» Data section
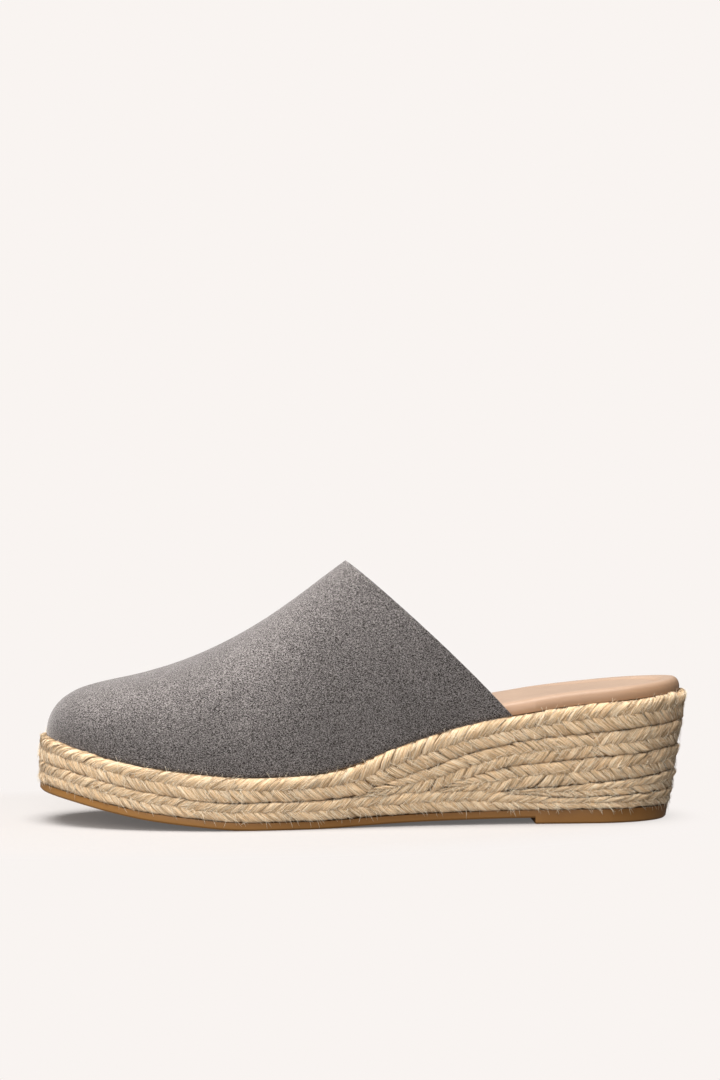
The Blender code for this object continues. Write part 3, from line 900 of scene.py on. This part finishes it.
def lining_material(settings):
    return grained_material(
        "lining", settings.lining, 900.0, 3.0, 0.85, (0.3, 0.0002),
        Roughness=0.6, Specular_IOR_Level=0.3,
    )


def edge_material(settings):
    return grained_material(
        "suede_edge", settings.edge, 1600.0, 2.0, 0.7, (0.7, 0.0003),
        Roughness=0.9, Specular_IOR_Level=0.15,
    )


COLLAR_FRONT = -0.01  # the collar's cut edge lies behind this x
EDGE_WIDTH = 0.0025  # its faces have a side shorter than this
EDGE_LEAN = 0.3  # its faces look back at least this much
LINING_AXIS = (0.03, 0.03)  # a point this far behind a face, and this high, is inside the shoe
UPPER_CREASE = (50, 0.75)  # degrees from which its corners stay, and how sharp


def upper_parts(mesh):
    """Marks each face: 0 outside, 1 lining, 2 cut edge."""
    behind, high = LINING_AXIS
    for face in mesh.faces:
        middle = face.calc_center_median()
        inward = Vector((middle.x + behind, 0.0, high)) - middle
        narrow = min(edge.calc_length() for edge in face.edges) < EDGE_WIDTH
        cut = narrow and middle.x > COLLAR_FRONT and face.normal.x > EDGE_LEAN and face.normal.z > 0
        face.material_index = 2 if cut else int(face.normal.dot(inward) > 0)
    return mesh


# Insole

INSOLE_CREASE = (60, 1.0)  # degrees from which its corners stay, and how sharp
TOP_FACING, SIDE_FACING = 0.5, 0.35  # upward part of the normal on its top and on its sides
RIM_SHARE = 0.35  # share of the groove's inset over which the rim's colour fades
GROOVE_TINT = 0.35  # how much of the rim's colour the groove takes


def insole_material(settings):
    """Smooth leather with fine creases along the foot, pores and a darker rim."""
    material, tree, shader = new_material(
        "insole_leather", Roughness=0.48, Specular_IOR_Level=0.42, Coat_Weight=0.06,
        Coat_Roughness=0.4,
    )
    place = tree.place()
    stretched = tree.add("ShaderNodeMapping", {"Vector": place, "Scale": (0.45, 1.0, 1.0)}).outputs[0]
    creases = tree.noise(stretched, 260.0, 5.0, Roughness=0.6, Distortion=1.2)
    pores = tree.add("ShaderNodeTexVoronoi", {"Vector": place, "Scale": 1500.0}).outputs[0]
    cloud = tree.noise(place, 30.0, 2.0)
    leather = tree.mix(tree.kept("rim"), settings.leather, settings.rim)
    both = tree.math("ADD", tree.math("MULTIPLY", creases, 0.55), tree.math("MULTIPLY", cloud, 0.45))
    base = tree.shaded(leather, tree.ramp(both, (0.35, 0.90), (0.62, 1.0)))
    height = tree.math("ADD", creases, tree.math("MULTIPLY", pores, 0.15))
    connect(tree, shader, base, tree.bump(height, 0.22, 0.0004))
    return material


# Outsole

# Painted light: the rubber is lightened towards its rounded toe, where light falls, and towards its
# lower edge as a painted reflection of the floor, against painted shade up under the jute.
TOE_FADE = (-0.02, -0.12)  # x over which the rubber grows lighter to the toe
TOE_PAINTED_LIGHT, LOW_EDGE_PAINTED_REFLECTION = 0.48, 0.45  # share of light rubber at the toe and at the lower edge
MOULD_ANGLE, SHARP_ANGLE = 30, 40  # degrees from which edges are rounded, and from which they stay


def outsole_material(settings):
    """Gum rubber with painted light: lighter to its rounded toe, and to its lower edge as a
    painted reflection of the floor, against painted shade up under the jute.
    """
    material, tree, shader = new_material("gum_rubber", Roughness=0.5, Specular_IOR_Level=0.3)
    place = tree.place()
    cloud = tree.noise(place, 60.0, 3.0)
    fine = tree.noise(place, 1300.0, 2.0)
    forward = tree.add("ShaderNodeSeparateXYZ", {0: place}).outputs[0]
    toe = tree.span(forward, *TOE_FADE, 0.0, TOE_PAINTED_LIGHT)
    lit = tree.math("ADD", toe, tree.ramp(tree.kept("low"), (0.0, 0.0), (1.0, LOW_EDGE_PAINTED_REFLECTION)))
    rubber = tree.mix(lit, settings.rubber, settings.light)
    base = tree.shaded(rubber, tree.ramp(cloud, (0.3, 0.92), (0.7, 1.0)))
    connect(tree, shader, base, tree.bump(fine, 0.15, 0.0002))
    return material


# Operators


class MULE_OT_plait(bpy.types.Operator):
    """Lay the plaited jute strands on every row of the wedge"""

    bl_idname = "mule.plait"
    bl_label = "Plait the jute rows"

    def execute(self, context):
        settings = context.scene.mule.plait
        material = jute_material(settings)
        tree, sockets = plait_tree()
        drawn = strand_set()
        for seed, name in enumerate(JUTE_ROWS):
            points, core = strand_points(name, settings)
            context.scene.collection.objects.link(points)
            modifier = points.modifiers.new("plait", "NODES")
            modifier.node_group = tree
            for label, value in (
                ("Strands", drawn), ("Core", core), ("Wander", settings.wander),
                ("Seed", seed), ("Finish", material),
            ):
                modifier[sockets[label]] = value
            evaluated = points.evaluated_get(context.evaluated_depsgraph_get())
            mesh = bpy.data.meshes.new_from_object(evaluated)
            row = make_object(name.replace("jute_row", "plait"), mesh, material)
            for spare in (points, core):
                bpy.data.objects.remove(spare)
            hand_over(row, name)
        for spare in list(drawn.objects):
            bpy.data.objects.remove(spare)
        bpy.data.collections.remove(drawn)
        return {"FINISHED"}


class MULE_OT_upper(bpy.types.Operator):
    """Make the suede upper with its lining and cut edge"""

    bl_idname = "mule.upper"
    bl_label = "Make the suede upper"

    def execute(self, context):
        settings = context.scene.mule.suede
        mesh = crease_corners(upper_parts(node_mesh("upper")), *UPPER_CREASE)
        materials = (suede_material(settings), lining_material(settings), edge_material(settings))
        upper = make_object("suede_upper", mesh, *materials)
        subdivide(upper, 2)
        # How much each point faces up, which the suede turns into painted light from above.
        store(upper.data, "upward", [max(vert.normal.z, 0.0) for vert in upper.data.vertices])
        hand_over(upper, "upper")
        return {"FINISHED"}


class MULE_OT_insole(bpy.types.Operator):
    """Make the padded leather insole with its rolled rim and groove"""

    bl_idname = "mule.insole"
    bl_label = "Make the insole"

    def execute(self, context):
        settings = context.scene.mule.insole
        mesh = crease_corners(node_mesh("insole"), *INSOLE_CREASE)
        insole = make_object("leather_insole", mesh, insole_material(settings))
        subdivide(insole, 2)
        self.shape(insole.data, settings)
        hand_over(insole, "insole")
        return {"FINISHED"}

    def shape(self, mesh, settings):
        """Raises the rim and sinks the groove, by the distance to the insole's edge."""
        top = [v for v in mesh.vertices if v.normal.z > TOP_FACING]
        edge = [v for v in mesh.vertices if abs(v.normal.z) < SIDE_FACING]
        tree = KDTree(len(edge))
        for vert in edge:
            tree.insert((vert.co.x, vert.co.y, 0.0), vert.index)
        tree.balance()
        rim = [1.0] * len(mesh.vertices)
        for vert in top:
            away = tree.find((vert.co.x, vert.co.y, 0.0))[2]
            groove = math.exp(-((away - settings.groove_inset) / settings.groove_width) ** 2)
            roll = math.sin(math.pi * min(away / settings.groove_inset, 1.0))
            vert.co.z += settings.roll * roll - settings.groove_depth * groove
            near = max(0.0, 1.0 - away / (RIM_SHARE * settings.groove_inset))
            rim[vert.index] = near + GROOVE_TINT * groove
        store(mesh, "rim", rim)


class MULE_OT_outsole(bpy.types.Operator):
    """Make the moulded gum rubber outsole"""

    bl_idname = "mule.outsole"
    bl_label = "Make the outsole"

    def execute(self, context):
        settings = context.scene.mule.outsole
        mesh = node_mesh("outsole", quads=False)
        outsole = make_object("gum_outsole", mesh, outsole_material(settings))
        modifier = outsole.modifiers.new("edges", "BEVEL")
        modifier.width = settings.bevel
        modifier.segments = 2
        modifier.limit_method = "ANGLE"
        modifier.angle_limit = math.radians(MOULD_ANGLE)
        apply_modifiers(outsole)
        outsole.data.shade_smooth()
        outsole.data.set_sharp_from_angle(angle=math.radians(SHARP_ANGLE))
        # How low each point lies on the sole's side, for the painted reflection of the floor at its
        # lower edge.
        shape = RowShape("outsole")
        low = []
        for vert in outsole.data.vertices:
            bottom, top = shape.heights(vert.co.x)
            low.append(min(max((top - vert.co.z) / (top - bottom), 0.0), 1.0))
        store(outsole.data, "low", low)
        hand_over(outsole, "outsole")
        return {"FINISHED"}


# Stage

CAMERA_DISTANCE = 1.5  # from the middle of the shoe, along the floor
CAMERA_HEIGHT = 0.158
CAMERA_AZIMUTH = math.radians(-2.5)
CAMERA_PITCH = math.radians(1.785)
CAMERA_ROLL = math.radians(-0.25)
CAMERA_YAW = math.radians(0.03)
FRAME_HEIGHT = 1080  # pixels of the photo's frame
FOCAL_PIXELS = 3760.4  # focal length in pixels of that frame
SENSOR = 36.0  # millimetres


FLOOR_RADIUS = 6.0


def area_light(name, place, aim, size, power, tint):
    """A round soft light at a place, turned to its aim."""
    light = bpy.data.lights.new(name, "AREA")
    light.shape = "DISK"
    light.size = size
    light.energy = power
    light.color = tint
    made = bpy.data.objects.new(name, light)
    bpy.context.scene.collection.objects.link(made)
    made.location = place
    made.rotation_euler = (Vector(aim) - Vector(place)).to_track_quat("-Z", "Y").to_euler()
    return made


NEAR, FAR = 0.15, 0.21  # reach over which the lit floor fades into the backdrop
SHADOW_LIFT = 0.12  # share of the backdrop that shines through in the shadows
FLOOR_CENTRE = 0.070  # how far towards the toe that reach is measured from
FLOOR_SPREAD = 1.5  # how much faster it fades across the shoe than along it


def seen_or_ambient(tree, ambient):
    """1 where the camera looks, and the ambient share for the light on the shoe."""
    seen = tree.add("ShaderNodeLightPath").outputs["Is Camera Ray"]
    return tree.span(seen, 0.0, 1.0, ambient, 1.0)


def floor_material(settings):
    """Lit near the shoe, and the plain backdrop colour away from it."""
    material = bpy.data.materials.new("floor")
    material.use_nodes = True
    tree = Tree(material.node_tree)
    material.node_tree.nodes.clear()
    moved = tree.add("ShaderNodeVectorMath", {0: tree.place(), 1: (FLOOR_CENTRE, 0.0, 0.0)})
    oval = tree.add("ShaderNodeVectorMath", {
        0: moved.outputs[0], 1: (1.0, FLOOR_SPREAD, 1.0),
    }, operation="MULTIPLY")
    away = tree.add("ShaderNodeVectorMath", {0: oval.outputs[0]}, operation="LENGTH")
    away = away.outputs["Value"]
    far = tree.span(away, NEAR, FAR, SHADOW_LIFT, 1.0, interpolation_type="SMOOTHSTEP")
    lit = [part * settings.floor for part in settings.backdrop]
    seen = seen_or_ambient(tree, settings.bounce)
    near = tree.add("ShaderNodeBsdfDiffuse", {"Color": tree.mix(seen, (0, 0, 0), lit)}).outputs[0]
    plain = tree.add("ShaderNodeEmission", {
        "Color": (*settings.backdrop, 1.0), "Strength": seen_or_ambient(tree, settings.ambient),
    }).outputs[0]
    mixed = tree.add("ShaderNodeMixShader", {0: far, 1: near, 2: plain}).outputs[0]
    tree.add("ShaderNodeOutputMaterial", {0: mixed})
    return material


class MULE_OT_stage(bpy.types.Operator):
    """Set the floor, the lights and the camera"""

    bl_idname = "mule.stage"
    bl_label = "Set the stage"

    def execute(self, context):
        settings = context.scene.mule.stage
        scene = context.scene
        mesh = bmesh.new()
        bmesh.ops.create_circle(mesh, cap_ends=True, segments=96, radius=FLOOR_RADIUS)
        floor = make_object("floor", mesh, floor_material(settings))

        world = bpy.data.worlds.new("studio")
        world.use_nodes = True
        sky = world.node_tree.nodes["Background"]
        sky.inputs["Color"].default_value = (*settings.backdrop, 1.0)
        strength = seen_or_ambient(Tree(world.node_tree), settings.ambient)
        world.node_tree.links.new(strength, sky.inputs["Strength"])
        scene.world = world
        scene.view_settings.view_transform = "Standard"

        area_light("key", (-0.4, -0.35, 2.1), (0.0, 0.0, 0.03), 2.0, settings.key, (1.0, 0.99, 0.98))
        area_light("fill", (-0.4, -1.8, 0.8), (0.0, 0.0, 0.05), 1.4, settings.fill, (1.0, 1.0, 1.0))

        lens = bpy.data.cameras.new("camera")
        lens.sensor_fit = "VERTICAL"
        lens.sensor_height = SENSOR
        lens.lens = FOCAL_PIXELS / FRAME_HEIGHT * SENSOR
        camera = bpy.data.objects.new("camera", lens)
        scene.collection.objects.link(camera)
        turn = Matrix.Rotation(CAMERA_AZIMUTH + CAMERA_YAW, 4, "Z")
        turn = turn @ Matrix.Rotation(math.pi / 2 - CAMERA_PITCH, 4, "X")
        turn = turn @ Matrix.Rotation(CAMERA_ROLL, 4, "Z")
        place = Vector((math.sin(CAMERA_AZIMUTH), -math.cos(CAMERA_AZIMUTH), 0.0)) * CAMERA_DISTANCE
        place.z = CAMERA_HEIGHT
        camera.matrix_world = Matrix.Translation(place) @ turn
        scene.camera = camera
        return {"FINISHED"}


class MULE_PT_panel(bpy.types.Panel):
    """The mule's pieces and their settings"""

    bl_idname = "MULE_PT_panel"
    bl_label = "Wedge mule"
    bl_space_type = "VIEW_3D"
    bl_region_type = "UI"
    bl_category = "Mule"

    def draw(self, context):
        for operator, group in zip(OPERATORS, ("plait", "suede", "insole", "outsole", "stage")):
            box = self.layout.box()
            box.operator(operator.bl_idname)
            settings = getattr(context.scene.mule, group)
            for name in settings.bl_rna.properties.keys():
                if name not in ("rna_type", "name"):
                    box.prop(settings, name)


OPERATORS = (MULE_OT_plait, MULE_OT_upper, MULE_OT_insole, MULE_OT_outsole, MULE_OT_stage)
CLASSES = (
    PlaitSettings, SuedeSettings, InsoleSettings, OutsoleSettings, StageSettings, MuleSettings,
    *OPERATORS, MULE_PT_panel,
)


def register():
    for item in CLASSES:
        bpy.utils.register_class(item)
    bpy.types.Scene.mule = PointerProperty(type=MuleSettings)


def unregister():
    del bpy.types.Scene.mule
    for item in reversed(CLASSES):
        bpy.utils.unregister_class(item)


def main():
    register()
    bpy.ops.mule.stage()
    bpy.ops.mule.plait()
    bpy.ops.mule.upper()
    bpy.ops.mule.insole()
    bpy.ops.mule.outsole()


if __name__ == "__main__":
    main()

» Brief
Extract the first line above and each line after it up to and including the one with "UPPER_CREASE = (50, 0.75)", please, exactly and with nothing else.

» Answer to the task
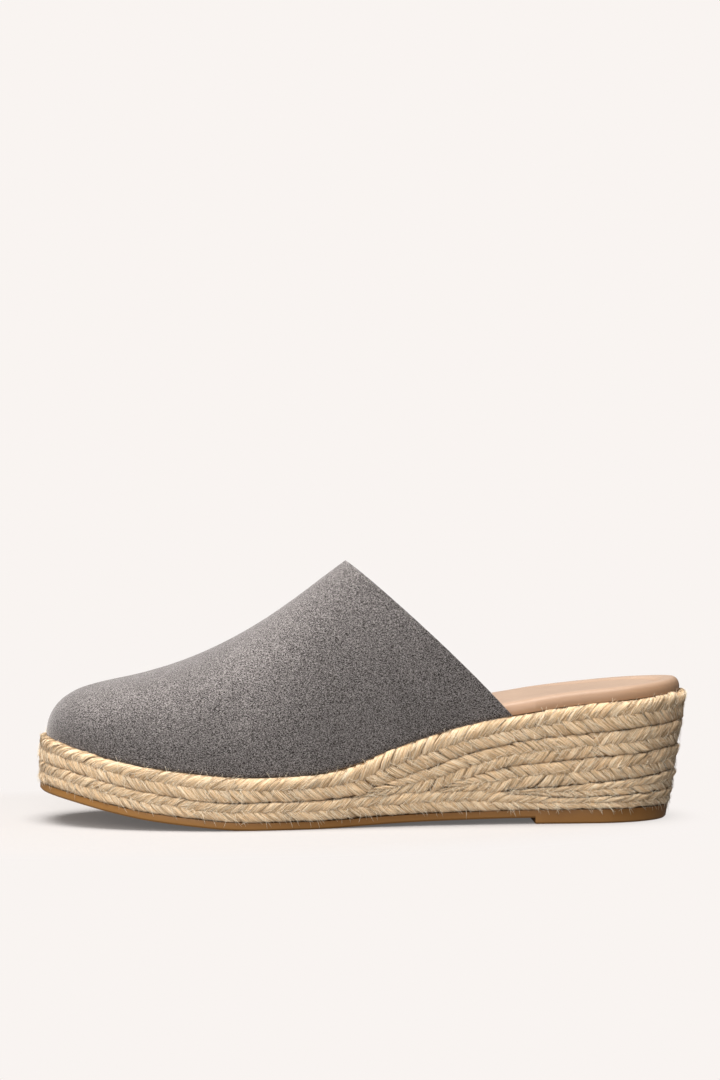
The Blender code for this object continues. Write part 3, from line 900 of scene.py on. This part finishes it.
def lining_material(settings):
    return grained_material(
        "lining", settings.lining, 900.0, 3.0, 0.85, (0.3, 0.0002),
        Roughness=0.6, Specular_IOR_Level=0.3,
    )


def edge_material(settings):
    return grained_material(
        "suede_edge", settings.edge, 1600.0, 2.0, 0.7, (0.7, 0.0003),
        Roughness=0.9, Specular_IOR_Level=0.15,
    )


COLLAR_FRONT = -0.01  # the collar's cut edge lies behind this x
EDGE_WIDTH = 0.0025  # its faces have a side shorter than this
EDGE_LEAN = 0.3  # its faces look back at least this much
LINING_AXIS = (0.03, 0.03)  # a point this far behind a face, and this high, is inside the shoe
UPPER_CREASE = (50, 0.75)  # degrees from which its corners stay, and how sharp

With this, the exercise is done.